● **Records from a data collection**
::::

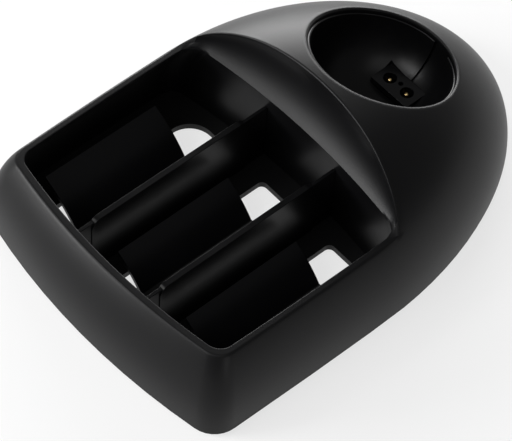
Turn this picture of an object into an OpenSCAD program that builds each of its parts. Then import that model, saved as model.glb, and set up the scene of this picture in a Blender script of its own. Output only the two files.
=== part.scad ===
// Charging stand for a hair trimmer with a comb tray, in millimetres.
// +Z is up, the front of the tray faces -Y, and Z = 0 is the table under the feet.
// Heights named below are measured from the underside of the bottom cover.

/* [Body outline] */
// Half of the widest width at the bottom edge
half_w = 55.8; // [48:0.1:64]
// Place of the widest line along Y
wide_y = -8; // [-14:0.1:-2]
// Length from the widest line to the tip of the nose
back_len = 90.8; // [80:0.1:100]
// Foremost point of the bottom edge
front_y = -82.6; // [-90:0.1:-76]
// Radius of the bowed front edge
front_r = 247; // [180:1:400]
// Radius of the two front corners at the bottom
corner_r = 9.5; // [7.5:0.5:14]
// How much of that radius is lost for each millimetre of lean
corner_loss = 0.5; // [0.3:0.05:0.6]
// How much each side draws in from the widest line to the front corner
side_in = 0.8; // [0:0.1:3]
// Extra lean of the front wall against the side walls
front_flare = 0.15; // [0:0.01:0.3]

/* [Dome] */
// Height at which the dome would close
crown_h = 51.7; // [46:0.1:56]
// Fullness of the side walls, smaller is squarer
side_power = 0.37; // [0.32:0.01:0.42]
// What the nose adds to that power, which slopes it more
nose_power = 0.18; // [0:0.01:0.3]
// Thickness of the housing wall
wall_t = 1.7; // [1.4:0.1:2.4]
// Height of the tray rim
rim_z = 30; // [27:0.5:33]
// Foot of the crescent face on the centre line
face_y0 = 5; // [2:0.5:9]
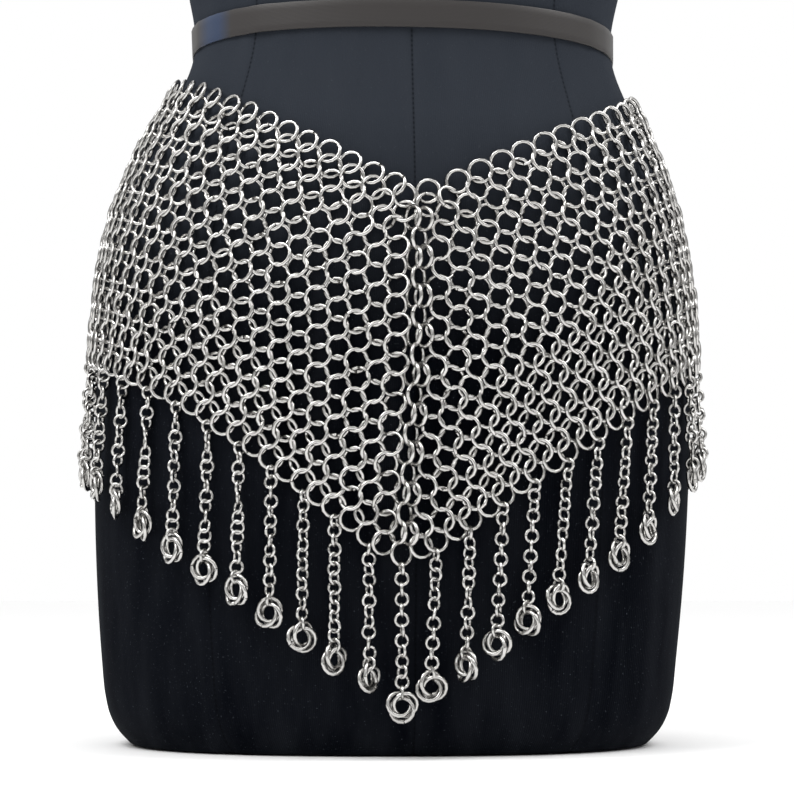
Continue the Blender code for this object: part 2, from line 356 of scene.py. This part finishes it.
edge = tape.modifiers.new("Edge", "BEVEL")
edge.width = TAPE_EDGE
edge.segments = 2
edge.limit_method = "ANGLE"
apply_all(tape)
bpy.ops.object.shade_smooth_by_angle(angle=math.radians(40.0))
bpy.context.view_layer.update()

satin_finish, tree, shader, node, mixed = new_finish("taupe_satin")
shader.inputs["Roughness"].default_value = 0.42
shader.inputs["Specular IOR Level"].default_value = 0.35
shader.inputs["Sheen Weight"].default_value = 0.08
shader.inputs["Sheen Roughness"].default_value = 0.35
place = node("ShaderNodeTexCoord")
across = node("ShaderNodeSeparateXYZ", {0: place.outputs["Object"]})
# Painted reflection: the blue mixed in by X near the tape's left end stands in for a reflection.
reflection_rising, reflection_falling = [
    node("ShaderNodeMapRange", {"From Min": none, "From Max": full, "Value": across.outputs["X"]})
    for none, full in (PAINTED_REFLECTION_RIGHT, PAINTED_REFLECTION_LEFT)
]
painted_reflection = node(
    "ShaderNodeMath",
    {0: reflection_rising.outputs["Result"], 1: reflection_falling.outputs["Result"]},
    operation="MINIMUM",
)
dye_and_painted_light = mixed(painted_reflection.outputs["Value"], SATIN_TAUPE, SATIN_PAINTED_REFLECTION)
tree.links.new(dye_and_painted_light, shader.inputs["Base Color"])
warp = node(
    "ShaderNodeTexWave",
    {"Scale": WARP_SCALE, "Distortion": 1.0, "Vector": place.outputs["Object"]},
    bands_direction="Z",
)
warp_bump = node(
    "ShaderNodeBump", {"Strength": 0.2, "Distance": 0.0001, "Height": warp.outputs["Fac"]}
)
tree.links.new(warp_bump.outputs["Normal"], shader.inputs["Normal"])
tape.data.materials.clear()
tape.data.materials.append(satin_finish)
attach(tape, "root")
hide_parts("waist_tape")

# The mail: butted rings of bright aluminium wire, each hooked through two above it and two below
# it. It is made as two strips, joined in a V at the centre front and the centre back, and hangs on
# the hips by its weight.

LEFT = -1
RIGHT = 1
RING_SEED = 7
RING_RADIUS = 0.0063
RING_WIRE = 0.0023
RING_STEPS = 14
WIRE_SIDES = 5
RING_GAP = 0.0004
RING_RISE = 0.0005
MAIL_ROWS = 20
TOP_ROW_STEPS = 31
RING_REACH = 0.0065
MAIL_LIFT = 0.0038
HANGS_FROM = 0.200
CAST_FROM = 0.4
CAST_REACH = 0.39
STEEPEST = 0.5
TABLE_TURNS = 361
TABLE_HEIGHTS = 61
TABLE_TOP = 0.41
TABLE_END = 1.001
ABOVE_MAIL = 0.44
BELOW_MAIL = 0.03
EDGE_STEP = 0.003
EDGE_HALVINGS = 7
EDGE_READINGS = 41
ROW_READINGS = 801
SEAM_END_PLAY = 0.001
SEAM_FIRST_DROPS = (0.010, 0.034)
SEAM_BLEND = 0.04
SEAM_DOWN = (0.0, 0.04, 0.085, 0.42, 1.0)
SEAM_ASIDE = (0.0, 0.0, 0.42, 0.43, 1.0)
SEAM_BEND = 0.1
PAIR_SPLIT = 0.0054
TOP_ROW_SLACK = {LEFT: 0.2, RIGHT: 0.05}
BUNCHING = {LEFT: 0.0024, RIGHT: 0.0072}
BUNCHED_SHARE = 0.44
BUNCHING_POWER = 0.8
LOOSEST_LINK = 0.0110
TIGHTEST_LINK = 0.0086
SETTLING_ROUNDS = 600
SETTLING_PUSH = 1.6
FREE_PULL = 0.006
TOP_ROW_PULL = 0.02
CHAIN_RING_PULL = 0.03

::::

● **What is expected**
Your task is to transcribe only the lines from the line containing "Continue the Blender" through the line containing "# the hips by its weight.", word for word.

● **Written solution**
Continue the Blender code for this object: part 2, from line 356 of scene.py. This part finishes it.
edge = tape.modifiers.new("Edge", "BEVEL")
edge.width = TAPE_EDGE
edge.segments = 2
edge.limit_method = "ANGLE"
apply_all(tape)
bpy.ops.object.shade_smooth_by_angle(angle=math.radians(40.0))
bpy.context.view_layer.update()

satin_finish, tree, shader, node, mixed = new_finish("taupe_satin")
shader.inputs["Roughness"].default_value = 0.42
shader.inputs["Specular IOR Level"].default_value = 0.35
shader.inputs["Sheen Weight"].default_value = 0.08
shader.inputs["Sheen Roughness"].default_value = 0.35
place = node("ShaderNodeTexCoord")
across = node("ShaderNodeSeparateXYZ", {0: place.outputs["Object"]})
# Painted reflection: the blue mixed in by X near the tape's left end stands in for a reflection.
reflection_rising, reflection_falling = [
    node("ShaderNodeMapRange", {"From Min": none, "From Max": full, "Value": across.outputs["X"]})
    for none, full in (PAINTED_REFLECTION_RIGHT, PAINTED_REFLECTION_LEFT)
]
painted_reflection = node(
    "ShaderNodeMath",
    {0: reflection_rising.outputs["Result"], 1: reflection_falling.outputs["Result"]},
    operation="MINIMUM",
)
dye_and_painted_light = mixed(painted_reflection.outputs["Value"], SATIN_TAUPE, SATIN_PAINTED_REFLECTION)
tree.links.new(dye_and_painted_light, shader.inputs["Base Color"])
warp = node(
    "ShaderNodeTexWave",
    {"Scale": WARP_SCALE, "Distortion": 1.0, "Vector": place.outputs["Object"]},
    bands_direction="Z",
)
warp_bump = node(
    "ShaderNodeBump", {"Strength": 0.2, "Distance": 0.0001, "Height": warp.outputs["Fac"]}
)
tree.links.new(warp_bump.outputs["Normal"], shader.inputs["Normal"])
tape.data.materials.clear()
tape.data.materials.append(satin_finish)
attach(tape, "root")
hide_parts("waist_tape")

# The mail: butted rings of bright aluminium wire, each hooked through two above it and two below
# it. It is made as two strips, joined in a V at the centre front and the centre back, and hangs on
# the hips by its weight.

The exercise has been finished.